Understanding the Origin of Magnetic Field Dependent Specific Capacitance in Mn3O4 Nanoparticle Based Supercapacitors

Abstract

Contrary to what has been recently reported for electrode material MnO2, Mn3O4 actually shows reduction in the specific capacitance values under magnetic field. This observation cannot be explained by the earlier suggested reasons such as varying magnitude of Lorentz force, Nernst layer, ion-concentration at solid electrolyte interphase and the probability of intercalation/de-intercalation probability. An additional factor viz., magneto-dielectric constant, has to be invoked to understand the suppression of specific capacitance. The paper also presents a new template-free room temperature synthesis protocol for obtaining Mn3O4 nanoparticles.
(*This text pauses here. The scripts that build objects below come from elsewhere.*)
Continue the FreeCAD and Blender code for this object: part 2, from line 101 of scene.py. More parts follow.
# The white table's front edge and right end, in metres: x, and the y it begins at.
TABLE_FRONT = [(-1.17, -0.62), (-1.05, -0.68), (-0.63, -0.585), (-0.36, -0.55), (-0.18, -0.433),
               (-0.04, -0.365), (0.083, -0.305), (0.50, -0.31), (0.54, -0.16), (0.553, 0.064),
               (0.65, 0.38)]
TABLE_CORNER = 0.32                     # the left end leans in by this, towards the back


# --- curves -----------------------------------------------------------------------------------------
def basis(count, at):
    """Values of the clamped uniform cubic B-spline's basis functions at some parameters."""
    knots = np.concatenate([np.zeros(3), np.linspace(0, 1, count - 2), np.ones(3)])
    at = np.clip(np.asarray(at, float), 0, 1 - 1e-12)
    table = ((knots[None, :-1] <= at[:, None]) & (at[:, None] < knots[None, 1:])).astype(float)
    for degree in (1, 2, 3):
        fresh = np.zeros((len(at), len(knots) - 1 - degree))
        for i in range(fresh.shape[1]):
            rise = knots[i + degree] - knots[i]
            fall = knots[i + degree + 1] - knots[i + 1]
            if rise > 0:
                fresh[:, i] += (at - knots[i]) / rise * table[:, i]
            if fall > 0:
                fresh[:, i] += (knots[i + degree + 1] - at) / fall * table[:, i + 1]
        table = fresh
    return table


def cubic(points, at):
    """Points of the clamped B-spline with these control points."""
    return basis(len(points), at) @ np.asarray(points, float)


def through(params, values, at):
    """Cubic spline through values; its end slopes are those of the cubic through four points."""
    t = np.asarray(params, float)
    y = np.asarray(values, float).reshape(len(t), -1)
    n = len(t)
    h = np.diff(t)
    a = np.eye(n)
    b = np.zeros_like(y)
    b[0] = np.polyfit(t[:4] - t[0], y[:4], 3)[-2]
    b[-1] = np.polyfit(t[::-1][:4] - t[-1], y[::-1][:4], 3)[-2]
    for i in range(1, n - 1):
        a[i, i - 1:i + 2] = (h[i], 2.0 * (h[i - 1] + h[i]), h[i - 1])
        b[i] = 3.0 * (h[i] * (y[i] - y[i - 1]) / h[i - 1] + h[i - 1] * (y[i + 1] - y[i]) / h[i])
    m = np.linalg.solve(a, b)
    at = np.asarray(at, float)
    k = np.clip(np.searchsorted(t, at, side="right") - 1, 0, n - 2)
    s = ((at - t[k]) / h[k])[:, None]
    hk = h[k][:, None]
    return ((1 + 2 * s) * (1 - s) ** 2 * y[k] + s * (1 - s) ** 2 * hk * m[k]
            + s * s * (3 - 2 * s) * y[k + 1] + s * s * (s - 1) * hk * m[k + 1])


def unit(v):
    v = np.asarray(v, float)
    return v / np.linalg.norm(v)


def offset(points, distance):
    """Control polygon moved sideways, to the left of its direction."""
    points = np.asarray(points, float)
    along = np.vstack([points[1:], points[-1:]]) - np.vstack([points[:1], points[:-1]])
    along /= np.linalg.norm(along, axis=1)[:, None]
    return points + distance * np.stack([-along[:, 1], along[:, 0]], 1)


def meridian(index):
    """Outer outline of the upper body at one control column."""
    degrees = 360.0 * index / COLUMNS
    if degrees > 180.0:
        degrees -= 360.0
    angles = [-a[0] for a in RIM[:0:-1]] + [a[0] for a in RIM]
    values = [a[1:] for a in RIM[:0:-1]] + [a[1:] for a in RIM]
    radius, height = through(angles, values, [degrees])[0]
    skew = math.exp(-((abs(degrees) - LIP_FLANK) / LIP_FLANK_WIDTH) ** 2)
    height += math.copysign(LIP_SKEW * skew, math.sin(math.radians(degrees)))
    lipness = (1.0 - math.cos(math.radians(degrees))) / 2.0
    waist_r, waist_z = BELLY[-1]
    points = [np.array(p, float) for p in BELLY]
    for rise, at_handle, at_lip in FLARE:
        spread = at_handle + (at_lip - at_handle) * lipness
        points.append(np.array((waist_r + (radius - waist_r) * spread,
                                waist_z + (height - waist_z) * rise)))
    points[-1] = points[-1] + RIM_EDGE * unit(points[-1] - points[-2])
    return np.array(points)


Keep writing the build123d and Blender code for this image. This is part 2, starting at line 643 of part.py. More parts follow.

These particles, when used in three electrode configuration, return a specific capacitance of ∼290 F g−1 at a scan rate of 10 mV s−1 and ∼221 F g−1 at current density of 0.5 A g−1 in combination with 1 M Na2SO4 as electrolyte. Nearly 50% change in specific capacitance is observed as a function of magnetic field strength. The underlying reasons are presented. The paper shows that the use of magnetic transition metal oxides based electrochemical capacitors near magnetic field will have to be revisited.